Of course, life all round was grim, especially for the poor in the 19th-century, as Tristram Hunt so graphically illustrated in an article in the Mirror last October:

“Husbands were separated from wives; mothers from children.

“When Elizabeth Wyse on Christmas Day 1840 tried to spend the night with her daughter, the workhouse director dragged her from the room, locked her in the workhouse cage, and left her in solitary confinement with no coat, no bedding-straw, and no chamber pot for 24 hours.

“The following morning, she was served her fellow inmates’ cold gruel before being sent back to her soiled cage to clean it. With her hands…

“To the Victorians, the poor were deserving or unde-some to be helped, most to be condemned. This was the principle behind the workhouse – conditions had to be so appalling that the poor would put themselves through any indignity rather than seek assistance from the state.

“‘Kill me sooner than take me there,’ was what Charles Dickens’s character Betty Higden said of the workhouse. ‘Throw this pretty child under cart-horses feet and a loaded waggon, sooner than take him there. Come to us and find us all a-dying, and set a light to us all where we lie and let us all blaze away with the house into a heap of cinders sooner than move a corpse of us there!'”

Just remember who the real affront to journalism, politics and society is: not Hari, Hitchens.

67 Responses to “Peter Hitchens: Bring back 19th-century prisons”

  1. Leon Wolfson

    No, Mr. Hitchens, it’s the second reference. I am dyslexic and find some sans-serif fonts (notably Myriad Pro) /considerably/ easier to read than the serif fonts typically used in printing.

    It’s a side issue, which I only brought up in reference to your library reference.

    Johann; Please, you’re wasting your time. In post 22, you gave a link which leads on to

    This isn’t about science. It’s not even about faith – the Anglican church took a stance against it at the 13th Lambeth conference. It’s a purely emotional stance, which cannot be rationally or philosophically argued with.

    Your well researched post 22 has simply been dismissed… (the “paywall” rebuttal is notable, in that the only one I saw there yielded to a general University login, that MP’s would not have that kind of database access is laughable)

  2. Alex W

    Shamik Das:

    “I simply cannot believe it, nor can I understand your equating of the death penatly with abortion. I, for one, am glad we live in a society in which the latter is legal and the former illegal, rather than the other way around.”

    So, firstly, let’s examine your wording here: you cannot believe or understand Hitchens’ opinion? Simply put, you cannot believe or understand that someone may hold an educated, informed (how many executions have you witnessed?) opinion that is different to yours? Thank-you for proving, once again, just how dangerous the British Left’s opinions are: how dare you disagree; it is illogical to disagree with us. I am afraid I am not of the same nightmarish opinion as you – that only one point of view may be held.
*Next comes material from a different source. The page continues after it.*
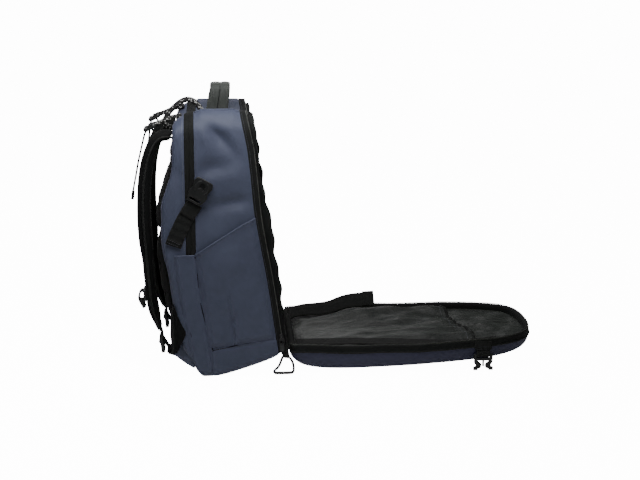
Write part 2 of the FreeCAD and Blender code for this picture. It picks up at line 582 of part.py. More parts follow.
for i in range(3):
    for j in range(2):
        x0 = 10.0 + i * (cs + 14.0)
        y0 = -cs - 5.0 + j * (cs + 10.0)
        loops.append([(x0, y0), (x0 + cs, y0), (x0 + cs, y0 + cs), (x0, y0 + cs)])
sk = loop_sketch(cell, "solar_cells_outline", "XY_Plane", loops)
cp = cell.newObject("PartDesign::Pad", "solar_cells_pad")
cp.Profile = sk
cp.Length = 0.35
cell.Tip = cp
place(cell, 78.0 + 10.0 * math.cos(math.radians(P["laminate_tilt"])) - 0.5 * math.sin(math.radians(P["laminate_tilt"])), 0.0,
      0.35 + 10.0 * math.sin(math.radians(P["laminate_tilt"])) + 0.5, tr)
NODES["solar_cells"] = cell

# charge controller and its outlet block, inside the pocket's closed end
TLC = math.cos(math.radians(P["laminate_tilt"]))
TLS = math.sin(math.radians(P["laminate_tilt"]))
pad("charge_controller", "XY_Plane", [[(0, -30), (44, -30), (44, 30), (0, 30)]], 9.2, x=122.0, z=13.7, rot=tr)
pad("usb_outlet", "YZ_Plane", [[(-13.3, 0.3), (13.3, 0.3), (13.3, 8.7), (-13.3, 8.7)],
                               [(-12.0, 1.7), (-1.0, 1.7), (-1.0, 7.3), (-12.0, 7.3)],
                               [(1.0, 1.7), (12.0, 1.7), (12.0, 7.3), (1.0, 7.3)]],
    14.6, x=122.0 + 44.0 * TLC, z=13.7 + 44.0 * TLS, rot=tr)

# ------------------------------------------------------------------ webbing tabs and prong buckles on the front panel's sides


def buckle_tab(name):
    o = pad(name, "YZ_Plane", [[(-2.9, 0.0), (2.9, 0.0), (2.9, 22.0), (-2.9, 22.0)]], e("webbing_w", 1, -4), x=347.0, y=-142.6, z=28.0)
    pocket(o, name + "_slot", "YZ_Plane", [[(-1.9, 1.0), (1.9, 1.0), (1.9, 4.8), (-1.9, 4.8)]], e("webbing_w", 1, -4), rev=True)
    return o


twins("buckle_tabs", buckle_tab)
s = rod(V(-17, 0, 0), V(17, 0, 0), 1.6)
s = s.fuse(box(-17.0, -13.4, -3.0, 3.0, -10.0, 1.6)).fuse(box(13.4, 17.0, -3.0, 3.0, -10.0, 1.6))
s = s.fuse(box(-17.0, 17.0, -3.0, 3.0, -10.0, -4.8))
s = s.fuse(box(-17.0, -12.0, -2.2, 2.2, -28.5, -10.0)).fuse(box(12.0, 17.0, -2.2, 2.2, -28.5, -10.0))
s = s.fuse(box(-2.2, 2.2, -2.2, 2.2, -22.0, -10.0))
far_twin("far_prong_buckle", feature("near_prong_buckle", s, x=360.0, y=-142.6, z=30.9))

# ------------------------------------------------------------------ check and write
doc.recompute()
bad = [o.Name for o in doc.Objects if "Invalid" in o.State or "Error" in o.State]
if bad:
    raise RuntimeError("failed objects: %s" % bad)
for label, o in NODES.items():
    if o.Shape.isNull() or not o.Shape.isValid():
        raise RuntimeError("bad shape: %s" % label)
    if o.Label != label:
        raise RuntimeError("label %s became %s" % (label, o.Label))
os.makedirs("parts", exist_ok=True)
for label, o in NODES.items():
    if o.TypeId == "PartDesign::Body" and o.Tip is None:
        raise RuntimeError("no tip: %s" % label)
    o.Shape.exportStep("parts/%s.step" % label)
print("wrote", len(NODES), "parts")
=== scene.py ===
import bpy, bmesh, math
from mathutils import Vector, Matrix, noise


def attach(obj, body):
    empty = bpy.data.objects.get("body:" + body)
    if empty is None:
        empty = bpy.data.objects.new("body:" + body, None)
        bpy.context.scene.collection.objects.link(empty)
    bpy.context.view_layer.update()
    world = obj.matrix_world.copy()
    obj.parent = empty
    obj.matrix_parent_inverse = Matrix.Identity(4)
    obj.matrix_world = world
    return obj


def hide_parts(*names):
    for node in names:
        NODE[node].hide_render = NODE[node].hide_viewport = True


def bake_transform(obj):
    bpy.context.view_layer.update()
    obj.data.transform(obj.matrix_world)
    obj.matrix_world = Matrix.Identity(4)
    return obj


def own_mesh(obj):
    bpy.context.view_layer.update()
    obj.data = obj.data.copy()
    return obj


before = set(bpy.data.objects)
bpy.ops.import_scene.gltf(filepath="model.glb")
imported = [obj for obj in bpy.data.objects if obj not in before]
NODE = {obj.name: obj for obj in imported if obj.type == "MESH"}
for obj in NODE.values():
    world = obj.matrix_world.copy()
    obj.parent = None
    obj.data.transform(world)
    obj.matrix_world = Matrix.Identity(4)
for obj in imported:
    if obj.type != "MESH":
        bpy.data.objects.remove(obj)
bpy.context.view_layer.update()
SH = -93.0                                   # row X of the fold line, mm


def V(x, y, z):
    """Design millimetres (X from the fold line) to metres in the row frame."""
    return Vector(((x + SH) / 1000.0, y / 1000.0, z / 1000.0))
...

    Secondly, you are proud that Britain does not retain Capital Punishment but does permit abortion? Simply put, you despise the concept of a murderer, convicted by a jury of his or her peers (in line with the established laws laid down by an elected, accountable legislature), and with avenues of appeal, potentially facing execution. And yet, at the same time, you have absolutely no problem with human life being destroyed in the womb?

    As I said, I am not of the opinion that only one point of view may be held by society at large, but I personally find your moral gymnastics troubling.

  3. Peter Hitchens

    ‘you were indeed calling for a return to 19th-century, Victorian prison conditions (from 1890 onwards) – though you did not call for the conditions of depravity described by Griffiths.’
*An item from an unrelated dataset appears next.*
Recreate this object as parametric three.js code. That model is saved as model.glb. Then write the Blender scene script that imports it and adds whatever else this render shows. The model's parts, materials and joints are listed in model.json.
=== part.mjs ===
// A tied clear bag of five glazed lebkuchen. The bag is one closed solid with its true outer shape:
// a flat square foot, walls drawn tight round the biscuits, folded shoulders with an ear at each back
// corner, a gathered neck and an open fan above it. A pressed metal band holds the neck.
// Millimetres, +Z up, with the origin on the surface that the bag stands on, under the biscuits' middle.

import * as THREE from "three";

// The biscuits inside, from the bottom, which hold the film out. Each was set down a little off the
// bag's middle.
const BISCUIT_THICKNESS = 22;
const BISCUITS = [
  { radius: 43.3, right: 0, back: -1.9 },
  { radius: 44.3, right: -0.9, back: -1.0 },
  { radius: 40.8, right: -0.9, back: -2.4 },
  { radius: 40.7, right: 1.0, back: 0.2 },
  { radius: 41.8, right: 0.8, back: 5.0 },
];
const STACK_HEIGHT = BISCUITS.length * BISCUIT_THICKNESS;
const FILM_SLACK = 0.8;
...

    So the whole premise of this post is totally wrong. Not that he really admits it, let alone apologises.

    I think I’m done here, thanks.

  4. Leon Wolfson

    Alex;

    So, in that case, given the Tory clear and present danger caused to the welfare of a massive amount of people, never anyone’s “opinions”, what strategy of deterrence should be employed against them? Please, gymnast THAT.

  5. Alex W

    I have no idea how on Earth you are seeking to link the two, but in that case the ‘strategy of deterrence’ to David Cameron’s party is a clear and self-evident one: pressure for a serious Opposition, rather than what we have in Parliament just now.